Work to do
Extract, without alteration, each line from the start of the listing to the line bearing "# up and down".

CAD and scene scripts
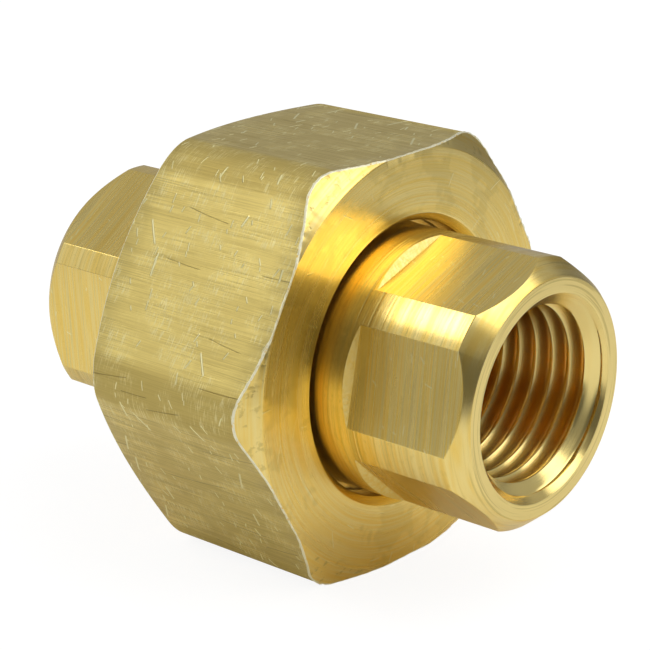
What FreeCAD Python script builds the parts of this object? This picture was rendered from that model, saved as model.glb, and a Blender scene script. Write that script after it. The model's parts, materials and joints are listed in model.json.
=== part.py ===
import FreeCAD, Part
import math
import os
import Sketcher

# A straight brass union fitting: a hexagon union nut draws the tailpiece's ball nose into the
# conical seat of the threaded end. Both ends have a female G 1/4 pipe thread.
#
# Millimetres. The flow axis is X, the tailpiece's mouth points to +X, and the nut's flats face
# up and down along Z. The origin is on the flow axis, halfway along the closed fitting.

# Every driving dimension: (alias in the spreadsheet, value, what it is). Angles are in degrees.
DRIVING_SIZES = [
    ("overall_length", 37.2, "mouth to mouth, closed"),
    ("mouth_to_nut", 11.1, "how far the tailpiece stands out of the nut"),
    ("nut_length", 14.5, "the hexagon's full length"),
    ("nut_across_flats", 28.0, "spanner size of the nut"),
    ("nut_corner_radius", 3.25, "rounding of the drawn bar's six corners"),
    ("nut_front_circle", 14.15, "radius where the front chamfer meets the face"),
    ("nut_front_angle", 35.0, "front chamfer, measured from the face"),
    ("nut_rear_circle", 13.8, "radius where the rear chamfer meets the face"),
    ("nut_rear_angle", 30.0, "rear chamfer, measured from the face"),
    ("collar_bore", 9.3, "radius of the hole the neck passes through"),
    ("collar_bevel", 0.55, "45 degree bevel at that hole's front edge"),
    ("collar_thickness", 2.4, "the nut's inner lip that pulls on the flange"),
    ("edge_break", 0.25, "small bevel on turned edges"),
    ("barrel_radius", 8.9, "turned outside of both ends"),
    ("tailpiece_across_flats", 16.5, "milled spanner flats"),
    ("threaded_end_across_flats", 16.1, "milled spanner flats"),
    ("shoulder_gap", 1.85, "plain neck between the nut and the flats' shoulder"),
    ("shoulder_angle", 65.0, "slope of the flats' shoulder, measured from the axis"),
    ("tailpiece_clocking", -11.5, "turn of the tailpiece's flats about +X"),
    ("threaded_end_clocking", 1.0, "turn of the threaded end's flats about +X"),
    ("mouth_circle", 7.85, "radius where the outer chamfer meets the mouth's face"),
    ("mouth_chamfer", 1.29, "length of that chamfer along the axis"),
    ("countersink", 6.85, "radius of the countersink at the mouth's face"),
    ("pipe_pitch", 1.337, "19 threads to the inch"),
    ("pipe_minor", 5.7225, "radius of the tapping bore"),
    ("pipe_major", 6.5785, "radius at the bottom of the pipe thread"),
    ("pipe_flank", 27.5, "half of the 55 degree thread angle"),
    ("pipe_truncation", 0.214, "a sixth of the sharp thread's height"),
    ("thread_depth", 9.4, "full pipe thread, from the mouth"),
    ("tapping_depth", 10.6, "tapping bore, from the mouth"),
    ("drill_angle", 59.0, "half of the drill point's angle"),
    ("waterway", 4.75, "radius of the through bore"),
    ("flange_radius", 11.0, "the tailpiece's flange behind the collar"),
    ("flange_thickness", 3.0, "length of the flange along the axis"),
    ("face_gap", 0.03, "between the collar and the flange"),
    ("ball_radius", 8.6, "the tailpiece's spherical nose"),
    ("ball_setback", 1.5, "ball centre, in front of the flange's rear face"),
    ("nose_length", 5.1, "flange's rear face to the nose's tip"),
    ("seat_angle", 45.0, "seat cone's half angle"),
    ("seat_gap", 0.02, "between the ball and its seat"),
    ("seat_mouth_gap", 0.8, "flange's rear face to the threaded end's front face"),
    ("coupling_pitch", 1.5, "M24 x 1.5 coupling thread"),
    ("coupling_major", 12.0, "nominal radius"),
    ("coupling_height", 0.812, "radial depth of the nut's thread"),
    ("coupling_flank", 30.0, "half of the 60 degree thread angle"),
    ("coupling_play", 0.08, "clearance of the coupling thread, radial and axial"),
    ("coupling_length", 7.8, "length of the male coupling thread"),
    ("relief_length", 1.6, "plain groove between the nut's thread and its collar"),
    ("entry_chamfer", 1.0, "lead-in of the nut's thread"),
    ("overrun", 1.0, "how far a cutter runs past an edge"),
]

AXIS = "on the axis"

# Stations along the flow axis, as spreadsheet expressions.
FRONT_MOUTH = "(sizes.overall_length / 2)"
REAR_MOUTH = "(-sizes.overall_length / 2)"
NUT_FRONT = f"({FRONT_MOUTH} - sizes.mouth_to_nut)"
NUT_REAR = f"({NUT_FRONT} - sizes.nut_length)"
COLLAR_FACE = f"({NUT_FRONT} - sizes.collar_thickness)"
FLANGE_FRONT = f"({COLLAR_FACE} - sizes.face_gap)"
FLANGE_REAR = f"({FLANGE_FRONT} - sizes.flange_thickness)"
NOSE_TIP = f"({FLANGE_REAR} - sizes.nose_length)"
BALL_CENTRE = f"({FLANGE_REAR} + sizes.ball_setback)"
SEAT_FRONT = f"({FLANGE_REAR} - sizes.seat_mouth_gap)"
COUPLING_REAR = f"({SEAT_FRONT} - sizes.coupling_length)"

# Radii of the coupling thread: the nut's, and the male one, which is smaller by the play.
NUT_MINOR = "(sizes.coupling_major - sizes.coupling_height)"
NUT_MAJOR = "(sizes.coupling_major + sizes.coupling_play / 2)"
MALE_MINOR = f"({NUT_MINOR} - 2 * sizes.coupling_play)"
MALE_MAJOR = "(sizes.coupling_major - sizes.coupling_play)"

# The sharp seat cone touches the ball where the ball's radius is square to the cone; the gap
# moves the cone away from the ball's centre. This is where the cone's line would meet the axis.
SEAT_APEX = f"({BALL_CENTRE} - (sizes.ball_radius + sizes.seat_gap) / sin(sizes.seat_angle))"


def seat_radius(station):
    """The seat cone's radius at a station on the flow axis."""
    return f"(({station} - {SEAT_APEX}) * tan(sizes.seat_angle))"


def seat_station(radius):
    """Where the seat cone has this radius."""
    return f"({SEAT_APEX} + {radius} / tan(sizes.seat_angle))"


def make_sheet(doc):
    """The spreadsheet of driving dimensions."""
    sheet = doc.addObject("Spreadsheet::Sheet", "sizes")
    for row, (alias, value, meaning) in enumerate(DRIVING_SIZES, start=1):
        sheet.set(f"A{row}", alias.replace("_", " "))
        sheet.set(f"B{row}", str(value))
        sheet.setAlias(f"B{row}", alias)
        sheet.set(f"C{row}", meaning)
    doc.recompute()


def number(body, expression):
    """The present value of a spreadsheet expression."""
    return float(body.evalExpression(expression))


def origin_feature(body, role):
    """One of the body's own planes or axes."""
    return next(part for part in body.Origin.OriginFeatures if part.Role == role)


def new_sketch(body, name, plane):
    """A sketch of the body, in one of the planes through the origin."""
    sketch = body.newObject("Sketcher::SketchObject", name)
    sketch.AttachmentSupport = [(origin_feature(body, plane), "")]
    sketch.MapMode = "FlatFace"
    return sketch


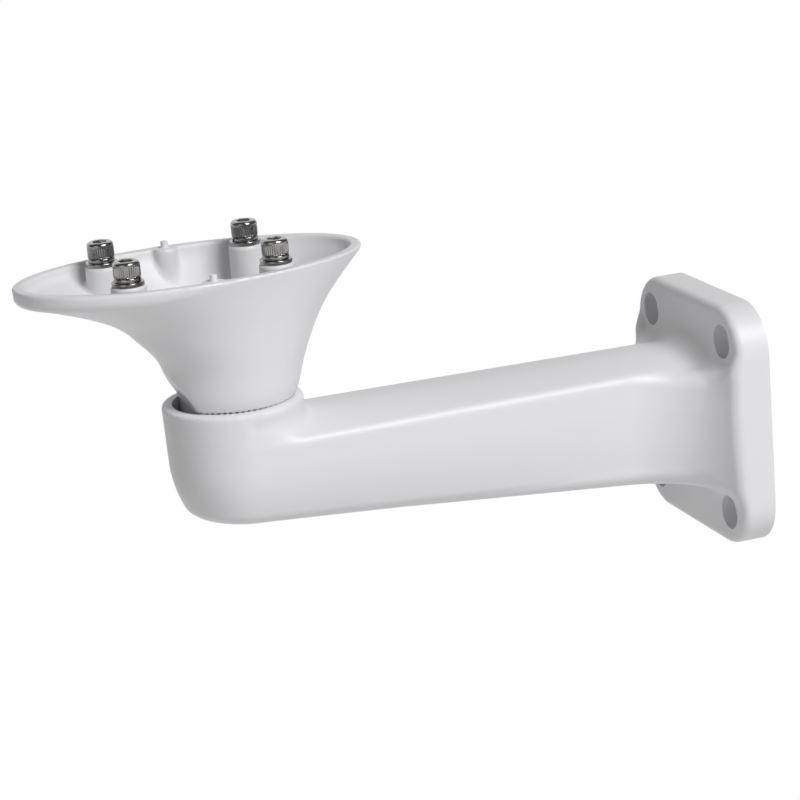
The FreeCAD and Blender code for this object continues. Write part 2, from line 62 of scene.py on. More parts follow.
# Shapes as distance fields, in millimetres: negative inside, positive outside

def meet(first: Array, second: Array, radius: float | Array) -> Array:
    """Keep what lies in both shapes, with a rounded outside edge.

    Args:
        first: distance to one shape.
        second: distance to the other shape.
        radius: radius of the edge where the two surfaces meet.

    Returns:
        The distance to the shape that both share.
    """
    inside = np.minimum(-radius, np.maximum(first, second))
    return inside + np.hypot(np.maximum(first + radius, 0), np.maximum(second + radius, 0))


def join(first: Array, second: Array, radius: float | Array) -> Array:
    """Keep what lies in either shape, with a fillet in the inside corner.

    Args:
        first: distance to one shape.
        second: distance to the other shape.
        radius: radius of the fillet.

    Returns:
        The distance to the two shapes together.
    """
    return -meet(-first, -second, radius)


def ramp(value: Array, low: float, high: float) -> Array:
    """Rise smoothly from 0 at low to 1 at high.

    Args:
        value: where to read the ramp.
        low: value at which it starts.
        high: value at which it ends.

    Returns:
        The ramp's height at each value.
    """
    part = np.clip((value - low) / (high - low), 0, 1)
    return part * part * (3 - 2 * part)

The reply
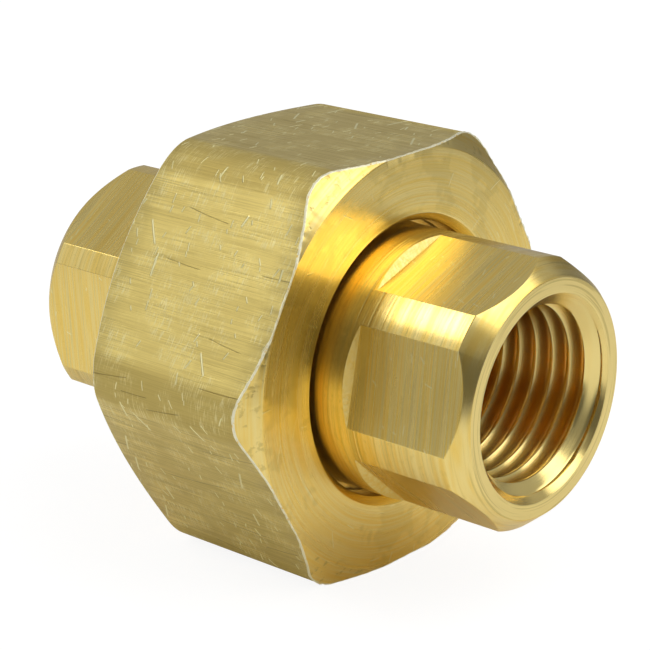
What FreeCAD Python script builds the parts of this object? This picture was rendered from that model, saved as model.glb, and a Blender scene script. Write that script after it. The model's parts, materials and joints are listed in model.json.
=== part.py ===
import FreeCAD, Part
import math
import os
import Sketcher

# A straight brass union fitting: a hexagon union nut draws the tailpiece's ball nose into the
# conical seat of the threaded end. Both ends have a female G 1/4 pipe thread.
#
# Millimetres. The flow axis is X, the tailpiece's mouth points to +X, and the nut's flats face
# up and down along Z. The origin is on the flow axis, halfway along the closed fitting.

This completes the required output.